There have been condemnations of the Oba’s words. Sadly, many of the condemnations from non-Igbo people have come with the ugly impatience of expressions like ‘move on,’ and  ‘don’t be over-emotional’ and ‘calm down.’ These take away the power, even the sincerity, of the condemnations. It is highhanded and offensive to tell an aggrieved person how to feel, or how quickly to forgive, just as an apology becomes a non-apology when it comes with ‘now get over it.’
Other condemnations of the Oba’s words have been couched in dismissive or diminishing language such as ‘The Oba can’t really do anything, he isn’t actually going to kill anyone. He was joking. He was just being a loudmouth.’

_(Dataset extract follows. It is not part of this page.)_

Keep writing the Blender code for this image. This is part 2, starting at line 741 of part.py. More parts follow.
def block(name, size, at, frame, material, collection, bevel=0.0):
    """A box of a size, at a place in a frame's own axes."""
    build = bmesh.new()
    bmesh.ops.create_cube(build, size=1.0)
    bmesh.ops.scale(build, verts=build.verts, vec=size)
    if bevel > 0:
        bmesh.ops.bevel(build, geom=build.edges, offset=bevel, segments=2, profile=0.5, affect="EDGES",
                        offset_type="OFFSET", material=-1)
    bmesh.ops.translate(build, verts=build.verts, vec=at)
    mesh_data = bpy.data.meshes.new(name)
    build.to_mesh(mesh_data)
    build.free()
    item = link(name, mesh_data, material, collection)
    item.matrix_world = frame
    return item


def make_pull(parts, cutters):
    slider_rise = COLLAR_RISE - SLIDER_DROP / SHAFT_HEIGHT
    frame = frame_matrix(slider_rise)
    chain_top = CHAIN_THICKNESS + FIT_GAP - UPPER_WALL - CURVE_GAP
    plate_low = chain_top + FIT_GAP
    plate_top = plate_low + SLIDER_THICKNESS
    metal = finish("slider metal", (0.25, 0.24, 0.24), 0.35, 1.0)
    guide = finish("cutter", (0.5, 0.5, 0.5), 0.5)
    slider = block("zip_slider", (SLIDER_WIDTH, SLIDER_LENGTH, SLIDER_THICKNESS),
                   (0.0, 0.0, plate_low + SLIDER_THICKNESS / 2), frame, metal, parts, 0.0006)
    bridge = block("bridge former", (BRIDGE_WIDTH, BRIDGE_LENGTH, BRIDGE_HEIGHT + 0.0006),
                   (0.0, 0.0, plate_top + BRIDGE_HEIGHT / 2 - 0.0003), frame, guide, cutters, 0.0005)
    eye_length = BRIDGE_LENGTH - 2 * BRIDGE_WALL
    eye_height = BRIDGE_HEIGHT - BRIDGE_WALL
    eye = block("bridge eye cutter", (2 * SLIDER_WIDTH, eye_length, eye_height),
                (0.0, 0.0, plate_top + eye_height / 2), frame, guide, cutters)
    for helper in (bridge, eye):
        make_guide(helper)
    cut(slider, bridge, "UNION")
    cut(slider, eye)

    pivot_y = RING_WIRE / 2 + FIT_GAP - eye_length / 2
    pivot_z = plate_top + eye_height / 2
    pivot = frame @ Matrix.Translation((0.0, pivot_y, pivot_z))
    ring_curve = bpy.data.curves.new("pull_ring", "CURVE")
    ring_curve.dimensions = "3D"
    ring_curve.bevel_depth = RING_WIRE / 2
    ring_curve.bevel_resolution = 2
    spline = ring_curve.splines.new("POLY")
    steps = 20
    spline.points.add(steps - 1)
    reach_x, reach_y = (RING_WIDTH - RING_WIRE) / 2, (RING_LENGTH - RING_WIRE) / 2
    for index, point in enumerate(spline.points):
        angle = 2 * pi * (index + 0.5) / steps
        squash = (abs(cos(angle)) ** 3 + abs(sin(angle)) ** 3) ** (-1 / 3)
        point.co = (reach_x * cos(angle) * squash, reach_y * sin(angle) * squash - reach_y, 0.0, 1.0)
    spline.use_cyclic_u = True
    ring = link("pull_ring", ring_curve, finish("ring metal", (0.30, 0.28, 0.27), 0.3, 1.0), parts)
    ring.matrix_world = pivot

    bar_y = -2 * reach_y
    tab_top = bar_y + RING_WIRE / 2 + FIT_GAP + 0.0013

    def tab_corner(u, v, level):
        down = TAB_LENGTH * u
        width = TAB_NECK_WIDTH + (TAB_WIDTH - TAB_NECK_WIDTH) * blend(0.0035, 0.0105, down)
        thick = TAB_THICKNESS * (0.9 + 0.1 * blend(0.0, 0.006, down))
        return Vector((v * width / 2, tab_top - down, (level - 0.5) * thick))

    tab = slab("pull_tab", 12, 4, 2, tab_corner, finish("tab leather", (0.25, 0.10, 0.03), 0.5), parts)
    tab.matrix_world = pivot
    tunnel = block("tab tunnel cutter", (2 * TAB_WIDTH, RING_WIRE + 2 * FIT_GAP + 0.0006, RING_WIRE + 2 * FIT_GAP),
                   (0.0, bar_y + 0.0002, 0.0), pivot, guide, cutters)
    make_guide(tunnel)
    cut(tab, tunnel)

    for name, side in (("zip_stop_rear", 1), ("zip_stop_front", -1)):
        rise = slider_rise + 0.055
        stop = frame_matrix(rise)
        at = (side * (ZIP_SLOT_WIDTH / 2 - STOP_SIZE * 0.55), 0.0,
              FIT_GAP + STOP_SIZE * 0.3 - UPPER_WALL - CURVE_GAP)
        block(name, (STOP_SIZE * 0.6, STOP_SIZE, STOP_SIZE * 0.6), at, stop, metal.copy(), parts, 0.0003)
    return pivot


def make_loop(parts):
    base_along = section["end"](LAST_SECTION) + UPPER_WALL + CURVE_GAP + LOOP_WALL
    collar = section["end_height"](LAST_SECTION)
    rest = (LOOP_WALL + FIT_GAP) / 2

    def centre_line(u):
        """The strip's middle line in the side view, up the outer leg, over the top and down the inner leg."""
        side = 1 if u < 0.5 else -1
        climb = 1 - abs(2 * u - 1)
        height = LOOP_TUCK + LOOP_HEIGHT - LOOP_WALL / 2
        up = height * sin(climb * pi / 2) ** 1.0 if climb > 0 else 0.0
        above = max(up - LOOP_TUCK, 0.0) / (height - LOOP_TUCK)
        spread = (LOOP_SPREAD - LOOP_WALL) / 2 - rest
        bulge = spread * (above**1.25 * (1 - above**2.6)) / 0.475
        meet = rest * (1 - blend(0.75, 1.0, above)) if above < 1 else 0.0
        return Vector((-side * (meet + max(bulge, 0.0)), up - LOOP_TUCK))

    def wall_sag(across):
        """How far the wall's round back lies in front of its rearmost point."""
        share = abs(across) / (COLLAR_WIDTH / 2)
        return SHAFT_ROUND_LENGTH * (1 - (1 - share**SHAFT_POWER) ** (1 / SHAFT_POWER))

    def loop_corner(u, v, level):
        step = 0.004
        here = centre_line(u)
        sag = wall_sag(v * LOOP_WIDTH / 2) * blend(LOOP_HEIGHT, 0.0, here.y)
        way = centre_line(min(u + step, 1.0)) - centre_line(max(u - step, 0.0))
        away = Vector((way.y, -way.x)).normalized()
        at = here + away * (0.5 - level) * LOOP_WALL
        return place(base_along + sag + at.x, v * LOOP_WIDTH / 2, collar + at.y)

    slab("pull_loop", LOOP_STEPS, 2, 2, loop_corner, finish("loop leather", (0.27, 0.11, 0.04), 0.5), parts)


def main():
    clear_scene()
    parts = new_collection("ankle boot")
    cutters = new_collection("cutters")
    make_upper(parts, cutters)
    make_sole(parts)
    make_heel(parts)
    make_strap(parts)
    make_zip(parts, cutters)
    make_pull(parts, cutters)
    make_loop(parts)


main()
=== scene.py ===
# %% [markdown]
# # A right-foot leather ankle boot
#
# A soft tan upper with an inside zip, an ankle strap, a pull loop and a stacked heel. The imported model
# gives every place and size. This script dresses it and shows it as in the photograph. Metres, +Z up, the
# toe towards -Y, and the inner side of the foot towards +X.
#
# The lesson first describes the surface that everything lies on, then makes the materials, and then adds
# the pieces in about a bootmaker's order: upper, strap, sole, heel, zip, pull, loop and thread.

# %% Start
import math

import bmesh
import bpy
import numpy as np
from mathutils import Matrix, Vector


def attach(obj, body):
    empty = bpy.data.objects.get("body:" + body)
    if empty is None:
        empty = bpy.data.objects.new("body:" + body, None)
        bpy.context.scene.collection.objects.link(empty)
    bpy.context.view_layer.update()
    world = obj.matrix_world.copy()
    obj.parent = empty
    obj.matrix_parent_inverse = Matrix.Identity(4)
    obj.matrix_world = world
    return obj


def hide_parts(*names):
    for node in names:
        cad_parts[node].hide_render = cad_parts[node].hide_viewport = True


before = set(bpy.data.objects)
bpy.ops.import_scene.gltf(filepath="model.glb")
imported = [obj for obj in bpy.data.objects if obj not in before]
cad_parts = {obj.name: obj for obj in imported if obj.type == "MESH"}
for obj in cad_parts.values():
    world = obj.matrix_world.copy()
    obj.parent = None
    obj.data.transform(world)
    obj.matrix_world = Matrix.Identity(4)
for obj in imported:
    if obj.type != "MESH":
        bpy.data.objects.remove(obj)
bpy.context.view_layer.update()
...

Or – the basest yet – ‘we are all prejudiced.’ It is dishonest to respond to a specific act of prejudice by ignoring that act and instead stressing the generic and the general.  It is similar to responding to a specific crime by saying ‘we are all capable of crime.’ Indeed we are. But responses such as these are diversionary tactics. They dismiss the specific act, diminish its importance, and ultimately aim at silencing the legitimate fears of people.
We are indeed all prejudiced, but that is not an appropriate response to an issue this serious. The Oba is not an ordinary citizen. He is a traditional ruler in a part of a country where traditional rulers command considerable influence – the reluctance on the part of many to directly chastise the Oba speaks to his power. The Oba’s words matter. He is not a singular voice; he represents traditional authority. The Oba’s words matter because they are enough to incite violence in a political setting already fraught with uncertainty. The Oba’s words matter even more in the event that Ambode loses the governorship election, because it would then be easy to scapegoat Igbo people and hold them punishable.